A global pandemic — of which COVID-19 is not the first to gravely impact the LGBTQ community — tends to disproportionately affect LGBTQ people, who find themselves more vulnerable to discrimination, violence, economic hardship, housing insecurity and mental health concerns.
The Hornet survey conducted here is part of a larger continuing project, and it saw nearly 3,500 users respond from around the world, predominantly Brazil, Russia, France, Turkey, Indonesia, and the United States.
Nearly half of these Hornet users reported feeling a little anxious since the COVID-19 crisis began, and nearly one-third of them reported feeling very anxious. More than half of the guys who participated said they feel either a little lonely or very lonely. A third of these Hornet users said they feel physically and/or emotionally unsafe in their current living environment, and 70% said Hornet has helped ease their loneliness during the crisis, albeit as a tool for digital connection as opposed to facilitating in-person meetups. (Find more data on Hornet’s survey results here.)
It’s unfortunate that while the phrase “safe at home” has been thrown about during this time of global self-quarantine, it’s simply not the case for all LGBTQ people. “The very shelter that is meant to be a place of protection is unsafe for many LGBT people,” says Alex Garner, Hornet’s Senior Health Strategist, a nod to the many openly queer young people who find themselves at home with disapproving and sometimes homophobic parents.
“While our community of users report staying in during the Coronavirus crisis, they also report feeling more anxious and lonely,” Garner says. “We have the opportunity to prioritize the mental health of our communities.
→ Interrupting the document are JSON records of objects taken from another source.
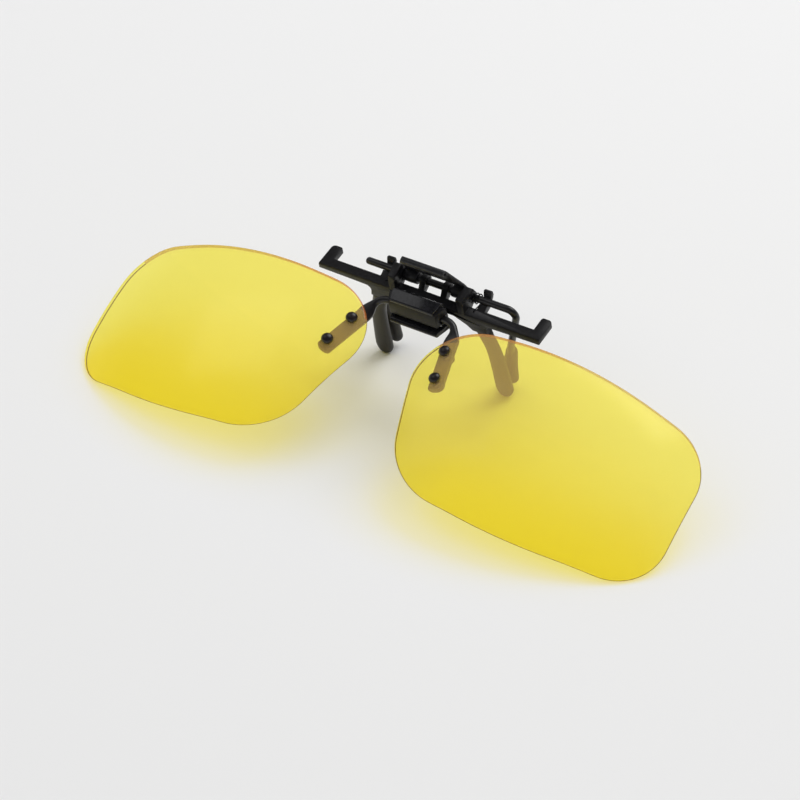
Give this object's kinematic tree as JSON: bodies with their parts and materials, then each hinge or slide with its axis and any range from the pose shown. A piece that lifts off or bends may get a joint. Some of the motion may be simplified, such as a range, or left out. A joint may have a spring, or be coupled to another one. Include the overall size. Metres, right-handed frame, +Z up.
{
  "type": "clip-on flip-up glasses",
  "caption": "Clip-on driving glasses with flip-up yellow lenses on a wire bridge, a sprung pinch clip with soft feet, and a wing bar with hooks.",
  "frame": {"origin": "centre of the bounding box's underside, on the table that the glasses lie on", "axes": "+X along the glasses to the wearer's left, +Y from the lenses back to the wearer's face, +Z up off the table"},
  "size_m": [0.1326, 0.0486, 0.0312],
  "materials": {
    "black_plastic": "satin black moulding",
    "black_metal": "gloss black coating",
    "black_rubber": "matt silicone",
    "spring_steel": "blackened spring steel",
    "yellow_lens": "clear, tinted yellow"
  },
  "bodies": {
    "clip_base": {"clip_body": "black_plastic", "left_front_sleeve": "black_rubber", "right_front_sleeve": "black_rubber", "left_closing_spring": "spring_steel", "right_closing_spring": "spring_steel"},
    "rear_jaw": {"thumb_plate": "black_metal", "axle_wire": "black_metal", "left_leg_wire": "black_metal", "left_rear_pad": "black_rubber", "right_rear_pad": "black_rubber"},
    "flip_frame": {"hinge_block": "black_plastic", "block_cover": "black_metal", "lower_plate": "black_metal", "plate_rivets": "black_metal", "detent_spring": "spring_steel", "flip_pin": "spring_steel", "bridge_wire": "black_metal", "left_lens": "yellow_lens", "right_lens": "yellow_lens", "left_lens_screws": "black_metal", "right_lens_screws": "black_metal", "left_washers": "black_rubber", "right_washers": "black_rubber", "left_cap_nuts": "black_metal", "right_cap_nuts": "black_metal"}
  },
  "joints": [
    {"name": "jaw_hinge", "type": "hinge", "parent": "clip_base", "child": "rear_jaw", "pos_m": [0, 0.01734, 0.02352], "axis": [1, 0, 0], "range_deg": [0, 20], "stiffness_Nm_per_rad": 0.05, "springref_deg": -20.05, "deforming": ["left_closing_spring", "right_closing_spring"]},
    {"name": "flip_hinge", "type": "hinge", "parent": "clip_base", "child": "flip_frame", "pos_m": [0, 0.0123, 0.0199], "axis": [1, 0, 0], "range_deg": [-14, 76]}
  ]
}
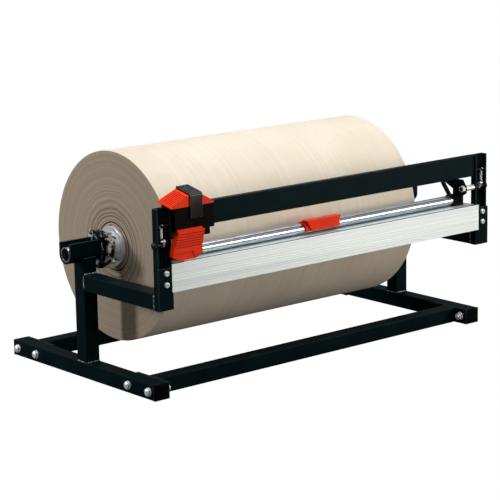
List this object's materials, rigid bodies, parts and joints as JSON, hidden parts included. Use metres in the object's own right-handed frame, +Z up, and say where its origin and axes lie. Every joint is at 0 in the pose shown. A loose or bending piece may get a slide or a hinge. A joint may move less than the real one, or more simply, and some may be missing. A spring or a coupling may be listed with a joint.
{
  "type": "gift wrap paper cutter",
  "caption": "Counter stand that holds a large kraft paper roll on a shaft, with a clamp bar and a sliding cutter head over a slotted aluminium profile.",
  "frame": {"origin": "centre of the stand's footprint box on the surface it stands on", "axes": "+X along the roll to the user's right, +Y from the cutting side to the back, +Z up"},
  "size_m": [0.87, 0.4746, 0.408],
  "materials": {
    "black_oxide": "blackened steel",
    "frame_paint": "satin black paint",
    "zinc": "bright zinc plate",
    "anodised_aluminium": "satin anodised",
    "chrome": "polished",
    "bare_steel": "bright drawn",
    "kraft_paper": "matte",
    "core_board": "matte",
    "spring_steel": "bright",
    "red_plastic": "satin moulded",
    "black_plastic": "satin moulded",
    "pale_plastic": "moulded"
  },
  "bodies": {
    "frame": {"foot_tube_left": "frame_paint", "foot_tube_right": "frame_paint", "foot_end_caps": "black_plastic", "upright_left": "frame_paint", "upright_right": "frame_paint", "shaft_cradle_left": "frame_paint", "shaft_cradle_right": "frame_paint", "arm_left": "frame_paint", "arm_right": "frame_paint", "post_channel_left": "frame_paint", "post_channel_right": "frame_paint", "cross_beam_front": "frame_paint", "cross_beam_rear": "frame_paint", "beam_flanges": "frame_paint", "beam_bolts": "zinc", "beam_washers": "zinc", "beam_nuts": "zinc", "upper_rail": "frame_paint", "cutting_profile": "anodised_aluminium", "slot_liner": "black_plastic", "profile_bracket_left": "frame_paint", "profile_bracket_right": "frame_paint", "bracket_bolts": "zinc", "bracket_nuts": "zinc", "spring_anchor_pins": "black_oxide", "clamp_spring_left": "spring_steel", "clamp_spring_right": "spring_steel"},
    "roll": {"roll_shaft": "bare_steel", "roll_chuck_left": "chrome", "roll_chuck_right": "chrome", "chuck_screws": "zinc", "shaft_stop_collar": "zinc", "collar_screw": "zinc", "cardboard_core": "core_board", "paper_roll": "kraft_paper"},
    "clamp": {"clamp_tube": "chrome", "clamp_end_block_left": "black_plastic", "clamp_end_block_right": "black_plastic", "lever_plate_left": "frame_paint", "lever_plate_right": "frame_paint", "lever_struts": "frame_paint", "lever_spacers": "zinc", "pivot_bolt_left": "black_oxide", "pivot_bolt_right": "black_oxide", "pivot_washers": "black_oxide", "pivot_sleeves": "zinc", "pivot_nuts": "zinc", "spring_cranks": "zinc", "clamp_grip": "red_plastic"},
    "head": {"head_body": "black_plastic", "head_cap": "red_plastic", "glide_pads": "pale_plastic", "blade_housing": "red_plastic", "cutting_blade": "spring_steel", "blade_screw": "zinc", "button_spring": "spring_steel"},
    "button": {"thumb_button": "black_plastic"}
  },
  "joints": [
    {"name": "roll_spin", "type": "hinge", "parent": "frame", "child": "roll", "pos_m": [0, 0.01275, 0.233], "axis": [1, 0, 0], "continuous": true},
    {"name": "clamp_lift", "type": "hinge", "parent": "frame", "child": "clamp", "pos_m": [0, -0.21625, 0.279], "axis": [1, 0, 0], "range_deg": [0, 14], "stiffness_Nm_per_rad": 1, "springref_deg": -17.19, "deforming": ["clamp_spring_left", "clamp_spring_right"]},
    {"name": "head_slide", "type": "slide", "parent": "frame", "child": "head", "axis": [1, 0, 0], "range_m": [0, 0.665]},
    {"name": "button_press", "type": "slide", "parent": "head", "child": "button", "axis": [0, 0, -1], "range_m": [0, 0.003], "stiffness_N_per_m": 400, "springref_m": -0.003, "deforming": ["button_spring"]}
  ]
}
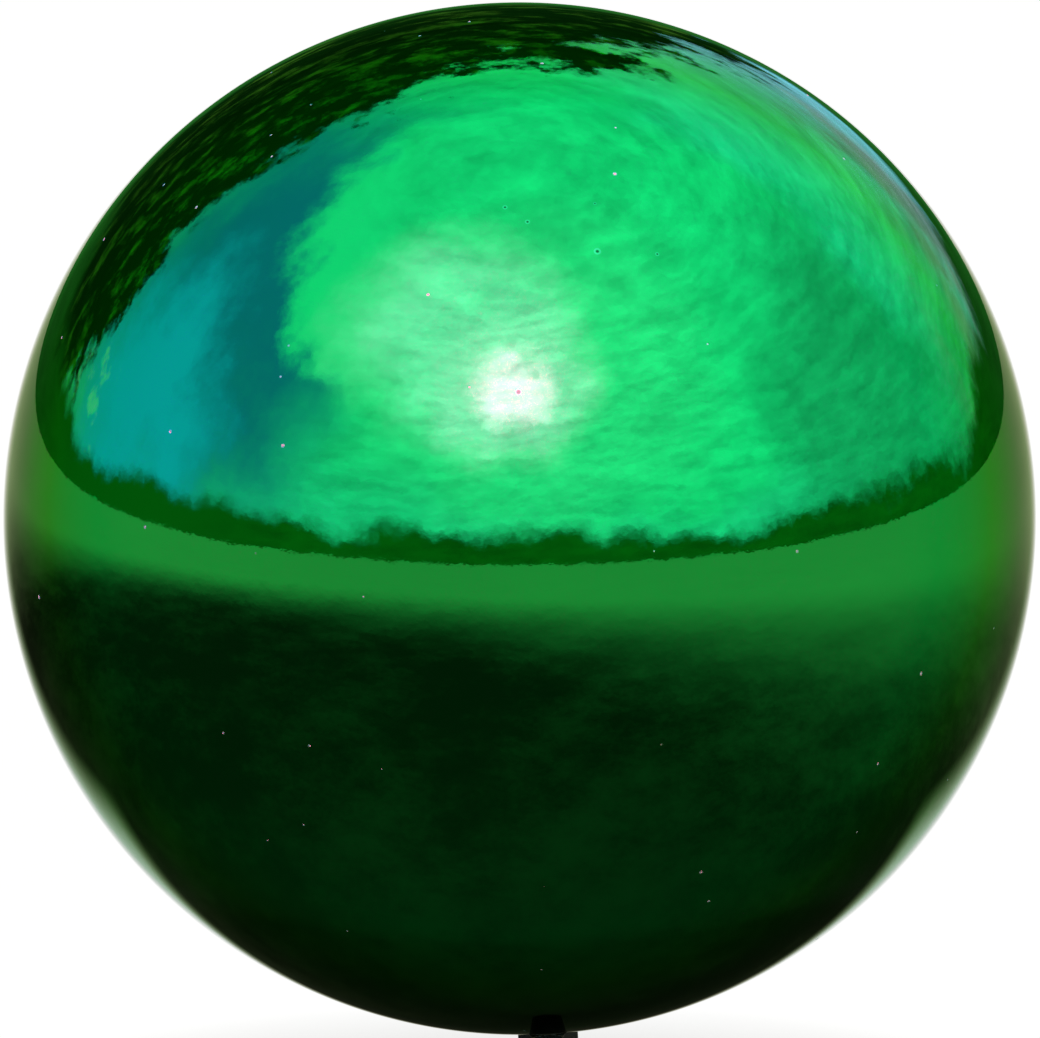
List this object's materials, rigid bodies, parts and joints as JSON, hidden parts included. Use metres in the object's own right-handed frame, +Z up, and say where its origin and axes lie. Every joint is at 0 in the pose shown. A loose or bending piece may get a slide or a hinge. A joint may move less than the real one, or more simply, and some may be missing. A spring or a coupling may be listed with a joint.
{
  "type": "garden gazing ball",
  "caption": "Hollow mirror-polished steel ball under translucent green lacquer, which screws onto a stem with a plain pin for a garden stand or stake.",
  "frame": {"origin": "centre of the flat lower end of the mounting stem", "axes": "+Z up the stem, through the middle of the ball"},
  "size_m": [0.254, 0.254, 0.2983],
  "materials": {
    "green_lacquered_steel": "translucent green lacquer over mirror-polished stainless steel, high gloss",
    "weld_metal": "straw-tinted weld bead, as welded inside and ground flush outside",
    "bare_steel": "bare pressed steel, dull, with heat tint round its welds",
    "black_rubber": "moulded rubber, matt",
    "stainless_washer": "pressed stainless steel, satin",
    "blackened_steel": "turned steel, black oxide, oiled, bright where the edges have worn"
  },
  "bodies": {
    "stem": {"mounting_stem": "blackened_steel"},
    "washers": {"cup_washer": "stainless_washer", "rubber_seal": "black_rubber"},
    "ball": {"upper_shell": "green_lacquered_steel", "lower_shell": "green_lacquered_steel", "seam_weld": "weld_metal", "base_disc": "bare_steel", "weld_nut": "bare_steel"}
  },
  "joints": [
    {"name": "ball_turn", "type": "hinge", "parent": "stem", "child": "washers", "pos_m": [0, 0, 0.042], "axis": [0, 0, 1], "range_deg": [0, 2520]},
    {"name": "ball_lift", "type": "slide", "parent": "washers", "child": "ball", "axis": [0, 0, 1], "range_m": [0, 0.00875]}
  ],
  "couplings": [
    {"joint": "ball_lift", "follows": "ball_turn", "m_per_rad": 0.00019894}
  ]
}
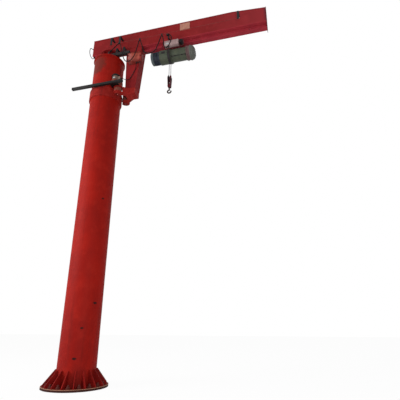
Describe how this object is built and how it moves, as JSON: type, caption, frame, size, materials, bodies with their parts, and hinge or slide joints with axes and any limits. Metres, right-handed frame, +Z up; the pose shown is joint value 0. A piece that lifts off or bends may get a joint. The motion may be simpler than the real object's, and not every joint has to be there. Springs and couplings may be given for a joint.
{
  "type": "column-mounted jib crane",
  "caption": "Tall round column with a slewing box-girder jib, a hanging leg with rollers that bear on the column, and a wire rope hoist on a trolley with hook block.",
  "frame": {"origin": "centre of the underside of the round base plate, on the column's axis", "axes": "+Z up along the column; +X along the jib towards its tip at rest; -Y is the side with the cable festoon"},
  "size_m": [4.65, 1.2, 8.115],
  "materials": {
    "column_red": "weathered red gloss paint",
    "band_red": "worn dark red paint with rubbed steel",
    "jib_red": "weathered red gloss paint",
    "track_red": "red paint worn to steel on the running surface",
    "dark_steel": "matt black paint with rust",
    "bare_steel": "turned and greased steel",
    "zinc": "dull galvanised steel",
    "wire": "laid steel wire rope",
    "cable_black": "black rubber sheath",
    "gearbox_ochre": "dusty ochre paint with rust",
    "motor_pale": "faded pale grey-green paint",
    "box_rust": "orange-brown weathered sheet steel",
    "hoist_green": "grey-green machine enamel",
    "motor_teal": "dark blue-green enamel",
    "block_red": "chipped red enamel",
    "hook_steel": "forged steel with light rust"
  },
  "bodies": {
    "column": {"base_plate": "column_red", "base_gussets": "column_red", "column_tube": "column_red", "roller_track_band": "band_red", "column_top_flange": "column_red", "pivot_pin": "bare_steel"},
    "jib": {"pivot_housing": "dark_steel", "girder_webs": "jib_red", "girder_top_plate": "jib_red", "girder_bottom_plate": "jib_red", "girder_back_plate": "jib_red", "girder_tip_plate": "dark_steel", "hoist_track": "track_red", "track_stops": "dark_steel", "leg_head_plate": "jib_red", "leg_side_plates": "jib_red", "leg_cross_plates": "jib_red", "carriage_plates": "jib_red", "carriage_walls": "jib_red", "roller_caps": "band_red", "slew_gearbox": "gearbox_ochre", "slew_motor": "motor_pale", "slew_motor_hood": "dark_steel", "outrigger_bar": "dark_steel", "cable_rest_bar": "dark_steel", "junction_box": "box_rust", "festoon_brackets": "zinc", "festoon_wire": "wire", "festoon_cable": "cable_black", "slew_cable": "cable_black", "rear_cable": "cable_black"},
    "near_roller": {"near_roller": "bare_steel"},
    "far_roller": {"far_roller": "bare_steel"},
    "carrier_inner": {"festoon_carrier_inner": "zinc"},
    "carrier_outer": {"festoon_carrier_outer": "zinc"},
    "trolley": {"trolley_sides": "motor_teal", "trolley_axles": "bare_steel", "trolley_saddles": "motor_teal", "travel_motor": "dark_steel", "control_box": "motor_pale", "tow_arm": "zinc", "hoist_motor": "motor_teal", "motor_casing": "hoist_green", "drum_casing": "hoist_green", "rope_guide": "hoist_green", "hoist_gearbox": "hoist_green", "rope_falls": "wire"},
    "wheel_near_back": {"wheel_near_back": "bare_steel"},
    "wheel_near_front": {"wheel_near_front": "bare_steel"},
    "wheel_far_back": {"wheel_far_back": "bare_steel"},
    "wheel_far_front": {"wheel_far_front": "bare_steel"},
    "hook_block": {"block_cheeks": "block_red", "block_sheave": "dark_steel"},
    "hook": {"lifting_hook": "hook_steel"}
  },
  "joints": [
    {"name": "jib_slew", "type": "hinge", "parent": "column", "child": "jib", "pos_m": [0, 0, 7.35], "axis": [0, 0, 1], "range_deg": [-150, 150]},
    {"name": "trolley_travel", "type": "slide", "parent": "jib", "child": "trolley", "axis": [1, 0, 0], "range_m": [-0.12, 1.6], "deforming": ["festoon_cable"]},
    {"name": "hook_lift", "type": "slide", "parent": "trolley", "child": "hook_block", "axis": [0, 0, 1], "range_m": [-5.6, 0.25], "deforming": ["rope_falls"]},
    {"name": "hook_swivel", "type": "hinge", "parent": "hook_block", "child": "hook", "pos_m": [1.645, 0, 6.325], "axis": [0, 0, 1], "continuous": true},
    {"name": "near_roller_spin", "type": "hinge", "parent": "jib", "child": "near_roller", "pos_m": [0.42693, -0.20823, 6.325], "axis": [0, 0, 1], "range_deg": [-662.96, 662.96]},
    {"name": "far_roller_spin", "type": "hinge", "parent": "jib", "child": "far_roller", "pos_m": [0.42693, 0.20823, 6.325], "axis": [0, 0, 1], "range_deg": [-662.96, 662.96]},
    {"name": "carrier_inner_slide", "type": "slide", "parent": "jib", "child": "carrier_inner", "axis": [1, 0, 0], "range_m": [-0.053, 0.643]},
    {"name": "carrier_outer_slide", "type": "slide", "parent": "jib", "child": "carrier_outer", "axis": [1, 0, 0], "range_m": [-0.12, 1.532]},
    {"name": "wheel_near_back_spin", "type": "hinge", "parent": "trolley", "child": "wheel_near_back", "pos_m": [1.63, -0.04, 7.5685], "axis": [0, 1, 0], "range_deg": [-142.51, 1838.46]},
    {"name": "wheel_near_front_spin", "type": "hinge", "parent": "trolley", "child": "wheel_near_front", "pos_m": [1.91, -0.04, 7.5685], "axis": [0, 1, 0], "range_deg": [-142.51, 1838.46]},
    {"name": "wheel_far_back_spin", "type": "hinge", "parent": "trolley", "child": "wheel_far_back", "pos_m": [1.63, 0.04, 7.5685], "axis": [0, 1, 0], "range_deg": [-142.51, 1838.46]},
    {"name": "wheel_far_front_spin", "type": "hinge", "parent": "trolley", "child": "wheel_far_front", "pos_m": [1.91, 0.04, 7.5685], "axis": [0, 1, 0], "range_deg": [-142.51, 1838.46]}
  ],
  "couplings": [
    {"joint": "near_roller_spin", "follows": "jib_slew", "ratio": 4.3864},
    {"joint": "far_roller_spin", "follows": "jib_slew", "ratio": 4.3864},
    {"joint": "carrier_inner_slide", "follows": "trolley_travel", "ratio": 0.3989},
    {"joint": "carrier_outer_slide", "follows": "trolley_travel", "ratio": 0.9545},
    {"joint": "wheel_near_back_spin", "follows": "trolley_travel", "rad_per_m": 20},
    {"joint": "wheel_near_front_spin", "follows": "trolley_travel", "rad_per_m": 20},
    {"joint": "wheel_far_back_spin", "follows": "trolley_travel", "rad_per_m": 20},
    {"joint": "wheel_far_front_spin", "follows": "trolley_travel", "rad_per_m": 20}
  ]
}
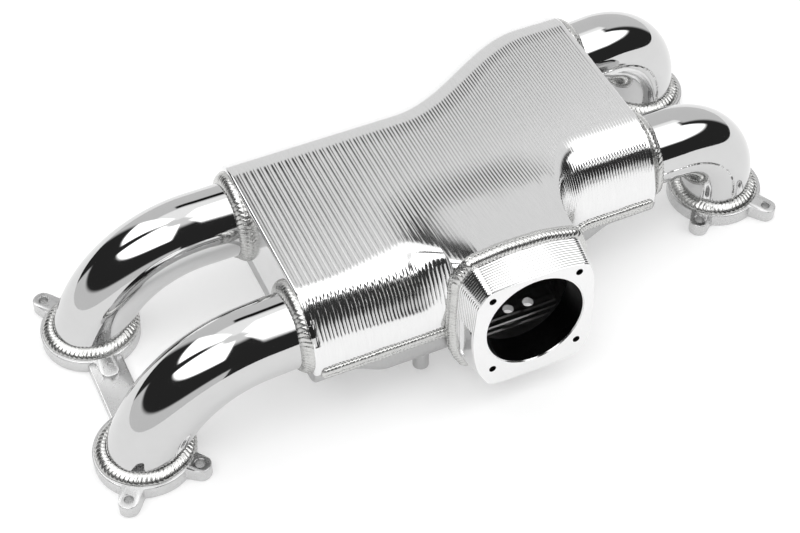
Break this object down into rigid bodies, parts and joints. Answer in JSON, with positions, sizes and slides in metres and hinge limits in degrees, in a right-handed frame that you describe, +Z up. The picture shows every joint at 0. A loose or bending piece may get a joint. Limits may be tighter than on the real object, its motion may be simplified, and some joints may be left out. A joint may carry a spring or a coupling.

Online social networks can foster a greater sense of connection and our shared experience around this pandemic can help strengthen our communities even while physically distant.”
Digital technology, including the gay social network Hornet provides to its users, can act as a lifeline for many people who may be living in hostile environments — both at home and in nations with poor track records for LGBTQ rights. Hornet will do its part to continue helping queer men stay connected and contribute to the global LGBTQ community.